▶ [What the exercise asks]:
Extract the complete data exactly as given.

## BEGIN

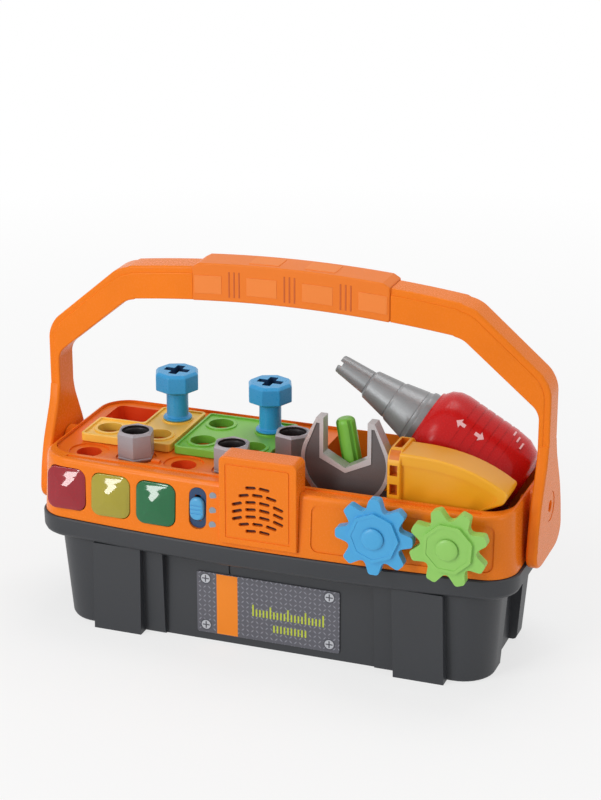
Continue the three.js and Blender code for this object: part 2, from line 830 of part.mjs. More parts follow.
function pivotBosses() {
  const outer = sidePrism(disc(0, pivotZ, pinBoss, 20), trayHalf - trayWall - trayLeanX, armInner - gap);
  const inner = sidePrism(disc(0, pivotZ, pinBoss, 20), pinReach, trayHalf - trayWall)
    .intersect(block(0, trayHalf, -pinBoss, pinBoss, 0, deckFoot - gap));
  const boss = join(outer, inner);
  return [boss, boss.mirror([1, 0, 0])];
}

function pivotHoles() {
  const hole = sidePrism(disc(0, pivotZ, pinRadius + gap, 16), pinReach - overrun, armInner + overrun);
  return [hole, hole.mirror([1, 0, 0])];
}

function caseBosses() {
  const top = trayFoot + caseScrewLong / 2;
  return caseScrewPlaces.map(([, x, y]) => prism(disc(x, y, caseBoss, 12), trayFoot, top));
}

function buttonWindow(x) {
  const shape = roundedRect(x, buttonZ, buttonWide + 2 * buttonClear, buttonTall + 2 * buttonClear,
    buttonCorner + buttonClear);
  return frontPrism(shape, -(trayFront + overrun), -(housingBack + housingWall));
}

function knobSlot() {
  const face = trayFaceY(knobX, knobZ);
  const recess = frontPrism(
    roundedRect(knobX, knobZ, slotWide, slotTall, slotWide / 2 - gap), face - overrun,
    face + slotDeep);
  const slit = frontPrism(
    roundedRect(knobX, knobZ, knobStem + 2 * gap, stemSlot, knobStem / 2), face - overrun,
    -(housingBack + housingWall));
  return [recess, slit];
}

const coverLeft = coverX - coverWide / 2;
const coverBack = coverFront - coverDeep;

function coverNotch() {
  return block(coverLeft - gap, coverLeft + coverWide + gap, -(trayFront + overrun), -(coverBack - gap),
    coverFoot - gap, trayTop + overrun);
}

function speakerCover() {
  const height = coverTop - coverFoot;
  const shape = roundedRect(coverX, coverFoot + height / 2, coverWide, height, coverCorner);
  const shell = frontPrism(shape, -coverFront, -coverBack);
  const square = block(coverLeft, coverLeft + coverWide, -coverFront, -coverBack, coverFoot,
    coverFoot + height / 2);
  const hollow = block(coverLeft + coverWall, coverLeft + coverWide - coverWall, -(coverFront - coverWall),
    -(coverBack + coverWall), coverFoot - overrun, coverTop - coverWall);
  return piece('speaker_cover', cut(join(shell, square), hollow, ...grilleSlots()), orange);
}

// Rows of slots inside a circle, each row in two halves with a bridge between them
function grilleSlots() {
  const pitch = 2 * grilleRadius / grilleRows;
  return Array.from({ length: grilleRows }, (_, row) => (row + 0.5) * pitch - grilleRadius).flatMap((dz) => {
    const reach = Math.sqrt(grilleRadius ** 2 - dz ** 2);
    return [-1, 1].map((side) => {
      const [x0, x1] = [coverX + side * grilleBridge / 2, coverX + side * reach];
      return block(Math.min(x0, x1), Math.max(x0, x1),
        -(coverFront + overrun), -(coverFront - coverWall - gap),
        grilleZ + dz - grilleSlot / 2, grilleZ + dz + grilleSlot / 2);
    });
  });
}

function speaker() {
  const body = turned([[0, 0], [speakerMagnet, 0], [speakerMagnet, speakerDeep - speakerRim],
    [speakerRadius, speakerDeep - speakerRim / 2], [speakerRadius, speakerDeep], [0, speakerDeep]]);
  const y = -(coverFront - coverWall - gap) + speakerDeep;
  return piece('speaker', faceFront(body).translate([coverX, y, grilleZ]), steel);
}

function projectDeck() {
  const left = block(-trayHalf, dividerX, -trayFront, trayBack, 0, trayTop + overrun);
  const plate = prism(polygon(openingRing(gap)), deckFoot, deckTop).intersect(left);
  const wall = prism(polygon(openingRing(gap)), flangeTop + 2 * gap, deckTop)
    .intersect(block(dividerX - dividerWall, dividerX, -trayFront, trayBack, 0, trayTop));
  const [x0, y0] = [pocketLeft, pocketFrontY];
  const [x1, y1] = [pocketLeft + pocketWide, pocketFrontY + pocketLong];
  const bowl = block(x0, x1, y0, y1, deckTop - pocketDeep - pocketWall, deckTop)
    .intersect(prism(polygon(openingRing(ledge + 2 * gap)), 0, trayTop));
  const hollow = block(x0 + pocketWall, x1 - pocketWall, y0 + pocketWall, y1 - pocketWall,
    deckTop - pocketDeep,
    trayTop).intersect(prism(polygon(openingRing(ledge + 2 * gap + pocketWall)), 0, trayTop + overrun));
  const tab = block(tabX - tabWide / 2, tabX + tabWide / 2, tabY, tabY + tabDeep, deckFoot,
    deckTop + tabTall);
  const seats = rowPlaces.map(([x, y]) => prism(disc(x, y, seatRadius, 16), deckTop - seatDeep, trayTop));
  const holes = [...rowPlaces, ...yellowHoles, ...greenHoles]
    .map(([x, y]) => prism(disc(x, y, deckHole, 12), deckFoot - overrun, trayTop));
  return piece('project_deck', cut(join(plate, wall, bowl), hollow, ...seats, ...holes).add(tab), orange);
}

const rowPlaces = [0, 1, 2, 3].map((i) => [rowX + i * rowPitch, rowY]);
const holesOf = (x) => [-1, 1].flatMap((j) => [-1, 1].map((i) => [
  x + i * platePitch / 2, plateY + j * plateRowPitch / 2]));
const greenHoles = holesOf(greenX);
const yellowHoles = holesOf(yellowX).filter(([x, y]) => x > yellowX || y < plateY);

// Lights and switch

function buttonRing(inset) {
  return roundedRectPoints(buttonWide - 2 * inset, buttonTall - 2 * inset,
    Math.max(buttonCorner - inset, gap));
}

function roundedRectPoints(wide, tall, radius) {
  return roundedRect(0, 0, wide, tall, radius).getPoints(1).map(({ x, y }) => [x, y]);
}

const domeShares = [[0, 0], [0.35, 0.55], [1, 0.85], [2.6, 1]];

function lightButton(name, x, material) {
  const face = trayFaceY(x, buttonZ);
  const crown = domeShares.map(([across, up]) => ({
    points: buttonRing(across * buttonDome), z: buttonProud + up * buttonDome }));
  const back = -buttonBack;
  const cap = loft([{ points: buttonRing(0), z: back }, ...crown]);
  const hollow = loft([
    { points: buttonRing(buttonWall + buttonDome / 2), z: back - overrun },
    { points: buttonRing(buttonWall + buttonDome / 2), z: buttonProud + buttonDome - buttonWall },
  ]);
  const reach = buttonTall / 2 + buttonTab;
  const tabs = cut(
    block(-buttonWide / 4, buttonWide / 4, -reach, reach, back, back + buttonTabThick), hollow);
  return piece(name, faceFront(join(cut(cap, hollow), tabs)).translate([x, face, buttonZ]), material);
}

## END

▶ [Complete answer]:
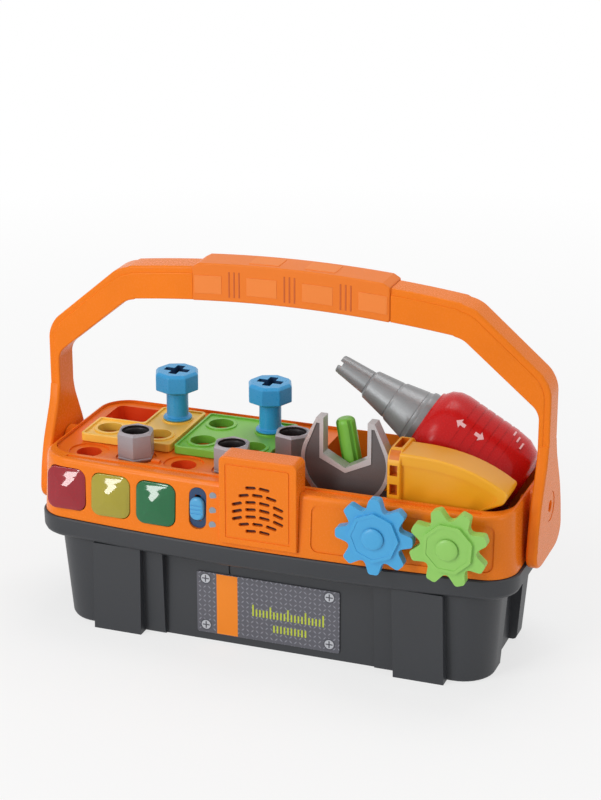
Continue the three.js and Blender code for this object: part 2, from line 830 of part.mjs. More parts follow.
function pivotBosses() {
  const outer = sidePrism(disc(0, pivotZ, pinBoss, 20), trayHalf - trayWall - trayLeanX, armInner - gap);
  const inner = sidePrism(disc(0, pivotZ, pinBoss, 20), pinReach, trayHalf - trayWall)
    .intersect(block(0, trayHalf, -pinBoss, pinBoss, 0, deckFoot - gap));
  const boss = join(outer, inner);
  return [boss, boss.mirror([1, 0, 0])];
}

function pivotHoles() {
  const hole = sidePrism(disc(0, pivotZ, pinRadius + gap, 16), pinReach - overrun, armInner + overrun);
  return [hole, hole.mirror([1, 0, 0])];
}

function caseBosses() {
  const top = trayFoot + caseScrewLong / 2;
  return caseScrewPlaces.map(([, x, y]) => prism(disc(x, y, caseBoss, 12), trayFoot, top));
}

function buttonWindow(x) {
  const shape = roundedRect(x, buttonZ, buttonWide + 2 * buttonClear, buttonTall + 2 * buttonClear,
    buttonCorner + buttonClear);
  return frontPrism(shape, -(trayFront + overrun), -(housingBack + housingWall));
}

function knobSlot() {
  const face = trayFaceY(knobX, knobZ);
  const recess = frontPrism(
    roundedRect(knobX, knobZ, slotWide, slotTall, slotWide / 2 - gap), face - overrun,
    face + slotDeep);
  const slit = frontPrism(
    roundedRect(knobX, knobZ, knobStem + 2 * gap, stemSlot, knobStem / 2), face - overrun,
    -(housingBack + housingWall));
  return [recess, slit];
}

const coverLeft = coverX - coverWide / 2;
const coverBack = coverFront - coverDeep;

function coverNotch() {
  return block(coverLeft - gap, coverLeft + coverWide + gap, -(trayFront + overrun), -(coverBack - gap),
    coverFoot - gap, trayTop + overrun);
}

function speakerCover() {
  const height = coverTop - coverFoot;
  const shape = roundedRect(coverX, coverFoot + height / 2, coverWide, height, coverCorner);
  const shell = frontPrism(shape, -coverFront, -coverBack);
  const square = block(coverLeft, coverLeft + coverWide, -coverFront, -coverBack, coverFoot,
    coverFoot + height / 2);
  const hollow = block(coverLeft + coverWall, coverLeft + coverWide - coverWall, -(coverFront - coverWall),
    -(coverBack + coverWall), coverFoot - overrun, coverTop - coverWall);
  return piece('speaker_cover', cut(join(shell, square), hollow, ...grilleSlots()), orange);
}

// Rows of slots inside a circle, each row in two halves with a bridge between them
function grilleSlots() {
  const pitch = 2 * grilleRadius / grilleRows;
  return Array.from({ length: grilleRows }, (_, row) => (row + 0.5) * pitch - grilleRadius).flatMap((dz) => {
    const reach = Math.sqrt(grilleRadius ** 2 - dz ** 2);
    return [-1, 1].map((side) => {
      const [x0, x1] = [coverX + side * grilleBridge / 2, coverX + side * reach];
      return block(Math.min(x0, x1), Math.max(x0, x1),
        -(coverFront + overrun), -(coverFront - coverWall - gap),
        grilleZ + dz - grilleSlot / 2, grilleZ + dz + grilleSlot / 2);
    });
  });
}

function speaker() {
  const body = turned([[0, 0], [speakerMagnet, 0], [speakerMagnet, speakerDeep - speakerRim],
    [speakerRadius, speakerDeep - speakerRim / 2], [speakerRadius, speakerDeep], [0, speakerDeep]]);
  const y = -(coverFront - coverWall - gap) + speakerDeep;
  return piece('speaker', faceFront(body).translate([coverX, y, grilleZ]), steel);
}

function projectDeck() {
  const left = block(-trayHalf, dividerX, -trayFront, trayBack, 0, trayTop + overrun);
  const plate = prism(polygon(openingRing(gap)), deckFoot, deckTop).intersect(left);
  const wall = prism(polygon(openingRing(gap)), flangeTop + 2 * gap, deckTop)
    .intersect(block(dividerX - dividerWall, dividerX, -trayFront, trayBack, 0, trayTop));
  const [x0, y0] = [pocketLeft, pocketFrontY];
  const [x1, y1] = [pocketLeft + pocketWide, pocketFrontY + pocketLong];
  const bowl = block(x0, x1, y0, y1, deckTop - pocketDeep - pocketWall, deckTop)
    .intersect(prism(polygon(openingRing(ledge + 2 * gap)), 0, trayTop));
  const hollow = block(x0 + pocketWall, x1 - pocketWall, y0 + pocketWall, y1 - pocketWall,
    deckTop - pocketDeep,
    trayTop).intersect(prism(polygon(openingRing(ledge + 2 * gap + pocketWall)), 0, trayTop + overrun));
  const tab = block(tabX - tabWide / 2, tabX + tabWide / 2, tabY, tabY + tabDeep, deckFoot,
    deckTop + tabTall);
  const seats = rowPlaces.map(([x, y]) => prism(disc(x, y, seatRadius, 16), deckTop - seatDeep, trayTop));
  const holes = [...rowPlaces, ...yellowHoles, ...greenHoles]
    .map(([x, y]) => prism(disc(x, y, deckHole, 12), deckFoot - overrun, trayTop));
  return piece('project_deck', cut(join(plate, wall, bowl), hollow, ...seats, ...holes).add(tab), orange);
}

const rowPlaces = [0, 1, 2, 3].map((i) => [rowX + i * rowPitch, rowY]);
const holesOf = (x) => [-1, 1].flatMap((j) => [-1, 1].map((i) => [
  x + i * platePitch / 2, plateY + j * plateRowPitch / 2]));
const greenHoles = holesOf(greenX);
const yellowHoles = holesOf(yellowX).filter(([x, y]) => x > yellowX || y < plateY);

// Lights and switch

function buttonRing(inset) {
  return roundedRectPoints(buttonWide - 2 * inset, buttonTall - 2 * inset,
    Math.max(buttonCorner - inset, gap));
}

function roundedRectPoints(wide, tall, radius) {
  return roundedRect(0, 0, wide, tall, radius).getPoints(1).map(({ x, y }) => [x, y]);
}

const domeShares = [[0, 0], [0.35, 0.55], [1, 0.85], [2.6, 1]];

function lightButton(name, x, material) {
  const face = trayFaceY(x, buttonZ);
  const crown = domeShares.map(([across, up]) => ({
    points: buttonRing(across * buttonDome), z: buttonProud + up * buttonDome }));
  const back = -buttonBack;
  const cap = loft([{ points: buttonRing(0), z: back }, ...crown]);
  const hollow = loft([
    { points: buttonRing(buttonWall + buttonDome / 2), z: back - overrun },
    { points: buttonRing(buttonWall + buttonDome / 2), z: buttonProud + buttonDome - buttonWall },
  ]);
  const reach = buttonTall / 2 + buttonTab;
  const tabs = cut(
    block(-buttonWide / 4, buttonWide / 4, -reach, reach, back, back + buttonTabThick), hollow);
  return piece(name, faceFront(join(cut(cap, hollow), tabs)).translate([x, face, buttonZ]), material);
}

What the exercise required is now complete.